The national debt will continue to grow due to the lack of GDP, plus the interest rate apartheid which sees banks loan money from the Bank of England at half a percent whilst the average man now has to rely on WONGA loans with an APR of 1,500%.
The current national debt stands at £1.36 trillion, almost triple the £0.53 trillion it stood at in 2008, the time of the economic collapse and grows at £5,170 per second.
As stated on the National Debt Clock website:
"Mainstream media headlines today are focused on Britain's record national debt, which just surpassed £1 trillion, a figure that can only exponentially increase unless the entire mechanism of Government finance is overhauled.
The truth however is much worse, factoring in all liabilities including state and public sector pensions, the real national debt is closer to £4.8 trillion, some £78,000 for every person in the UK."
Our National Debt Problem
UK National Debt Over Recent Years
During 2007, the Labour government borrowed £37.7bn, of which £28.3bn was invested in big projects (the balance of £9.4bn represents the current budget deficit). However during the last government during 2013, the Conservative-led coalition borrowed £91.5bn, with just £23.7bn invested.
So when you hear George Osborne talk about fixing the hole in the roof or reducing the deficit / national debt, take it with a big pinch of salt.
Instead of recouping and saving billions by doing just some of the following ideas they are mostly going to attack the poorest in society, both here and abroad.

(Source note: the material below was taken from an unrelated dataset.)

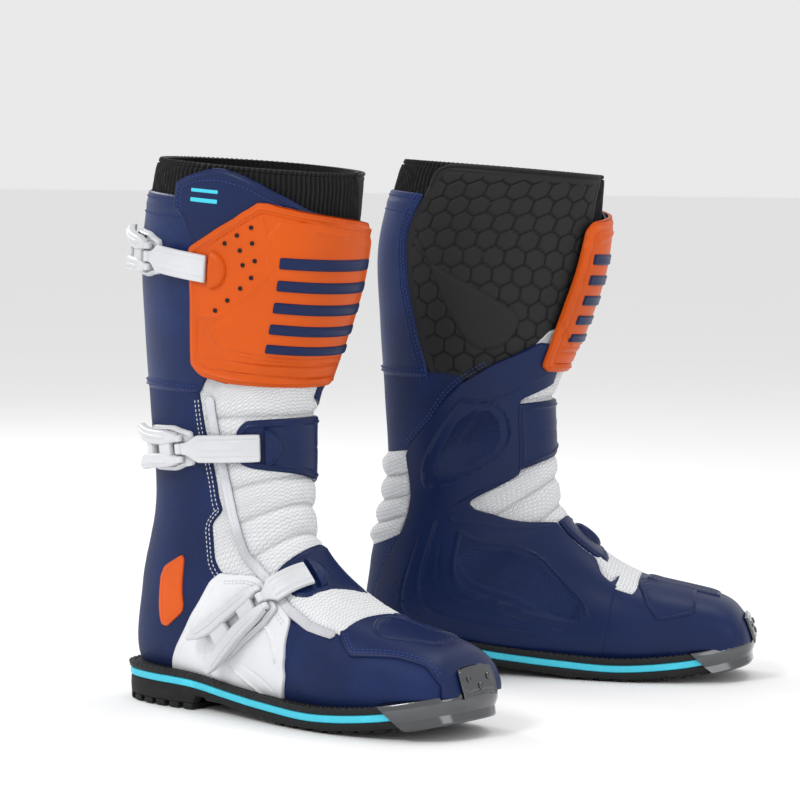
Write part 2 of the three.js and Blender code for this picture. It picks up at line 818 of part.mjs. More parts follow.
// ---------------------------------------------------------------- hinge lines on the last
const ANKLE = new THREE.Vector3(72, 0, 142);
const FLAP = [9.5, 11.55].map((t) => skin(t, -37, PLATE_LOW + PLATE));
function hinges() {
  const list = [
    { name: "ankle", at: ANKLE, axis: new THREE.Vector3(0, 1, 0) },
    { name: "flap", at: FLAP[0], axis: FLAP[1].clone().sub(FLAP[0]).normalize() },
  ];
  for (const [place, closure] of Object.entries(CLOSURES)) {
    const anchor = stripFrame(closure, 0.02);
    list.push({ name: `${place}_strap`, at: anchor.origin, axis: anchor.side });
    const pivot = stripFrame(closure, 1);
    list.push({ name: `${place}_lever`, at: stripPoint(closure, 1, 0, pinHeight), axis: pivot.side });
  }
  return list;
}

// ---------------------------------------------------------------- assembly
const shapes = PIECES.map(([name, material, make]) => {
  const { numProp, vertProperties, triVerts, numVert } = make().getMesh();
  const places = new Float32Array(numVert * 3);
  for (let i = 0; i < numVert; i++)
    places.set(vertProperties.subarray(i * numProp, i * numProp + 3), i * 3);
  const geometry = new THREE.BufferGeometry();
  geometry.setAttribute("position", new THREE.BufferAttribute(places, 3));
  geometry.setIndex(new THREE.BufferAttribute(triVerts, 1));
  return { name, material, geometry };
});

// The last's outer side is +Y, so the right boot is its mirror image.
function boot(side) {
  const group = new THREE.Group();
  const left = side === "left";
  group.position.set(left ? STAGGER : 0, left ? HEEL_SPREAD / 2 : -HEEL_SPREAD / 2, 0);
  group.rotation.z = THREE.MathUtils.degToRad(left ? TOE_OUT : -TOE_OUT);
  group.scale.y = left ? 1 : -1;
  for (const { name, material, geometry } of shapes) {
    const mesh = new THREE.Mesh(geometry, material);
    mesh.name = `${side}_${name}`;
    group.add(mesh);
  }
  group.userData.hinges = hinges();
  return group;
}

const pair = new THREE.Group();
pair.add(boot("right"), boot("left"));

// The origin is under the middle of the pair, on the floor.
const bounds = new THREE.Box3().setFromObject(pair, true);
const middle = bounds.getCenter(new THREE.Vector3());
for (const child of pair.children) child.position.sub(new THREE.Vector3(middle.x, middle.y, 0));

export default pair;
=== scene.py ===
import bmesh
import bpy
import math
import numpy as np
from mathutils import Matrix, Vector, kdtree


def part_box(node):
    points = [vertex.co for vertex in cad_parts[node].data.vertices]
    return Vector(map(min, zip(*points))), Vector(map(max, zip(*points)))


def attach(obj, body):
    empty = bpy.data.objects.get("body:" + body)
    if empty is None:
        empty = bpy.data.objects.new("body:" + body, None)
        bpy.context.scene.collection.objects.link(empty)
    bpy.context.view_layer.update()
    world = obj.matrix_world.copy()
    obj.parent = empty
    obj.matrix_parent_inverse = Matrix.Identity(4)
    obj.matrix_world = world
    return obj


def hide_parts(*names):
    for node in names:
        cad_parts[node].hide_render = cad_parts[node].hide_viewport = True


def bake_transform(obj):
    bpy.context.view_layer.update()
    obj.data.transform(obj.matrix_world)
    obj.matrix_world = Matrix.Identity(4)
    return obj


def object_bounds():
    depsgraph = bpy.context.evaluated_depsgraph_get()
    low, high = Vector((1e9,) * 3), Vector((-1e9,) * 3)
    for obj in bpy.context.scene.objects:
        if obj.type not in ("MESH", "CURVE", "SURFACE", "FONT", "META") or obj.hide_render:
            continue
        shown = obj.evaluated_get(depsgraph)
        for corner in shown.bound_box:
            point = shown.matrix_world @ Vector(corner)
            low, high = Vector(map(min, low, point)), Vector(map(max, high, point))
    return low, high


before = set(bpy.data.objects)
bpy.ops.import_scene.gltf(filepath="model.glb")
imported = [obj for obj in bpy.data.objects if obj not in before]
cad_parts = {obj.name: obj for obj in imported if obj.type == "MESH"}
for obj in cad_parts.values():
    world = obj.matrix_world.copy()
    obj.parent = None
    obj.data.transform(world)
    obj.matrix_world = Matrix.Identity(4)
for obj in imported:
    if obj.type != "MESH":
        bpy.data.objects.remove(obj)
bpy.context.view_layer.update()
print("frame loaded")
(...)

It really pisses me off when I hear MP's call our rotating Trident submarines at sea an "independent" nuclear deterrent. This is because they all rely on US GPS satellite systems. Unless we put our own GPS system up into space we would always have to ask the permission of our US allies to fire any nuclear missiles anyway. Therefore it makes the whole system redundant.
What if we had to go to war with the USA? Why not save the £34bn and spend it on the NHS instead. Nukes are not going to help in the war against terror and when China and the USA finally duke it out our piddly number of missiles is going to be inconsequential when it comes down to it.
Satellites will be one of the first victims of any war between the US and China. Falling from the skies like rain drops in any major conflict as China and the USA race to become the superior technological and information power house before any real bullets or nukes are fired.
As China showed the world in 2007 when it downed one of it's own Satellites with weapons from earth, it is willing and able to take the modern battlefield that one step further and into space by making the US armies massive reliance on information and technology redundant.
We seem to blindly follow US policy as if it's our own. The wars in Iraq and Afghanistan have cost the UK £20bn by 2010 and the final cost when you add in extras such as the cost to society due to the fact that a large proportion of homeless people, those with mental health problems and prisoners are ex service men will increase that by the end of 2015.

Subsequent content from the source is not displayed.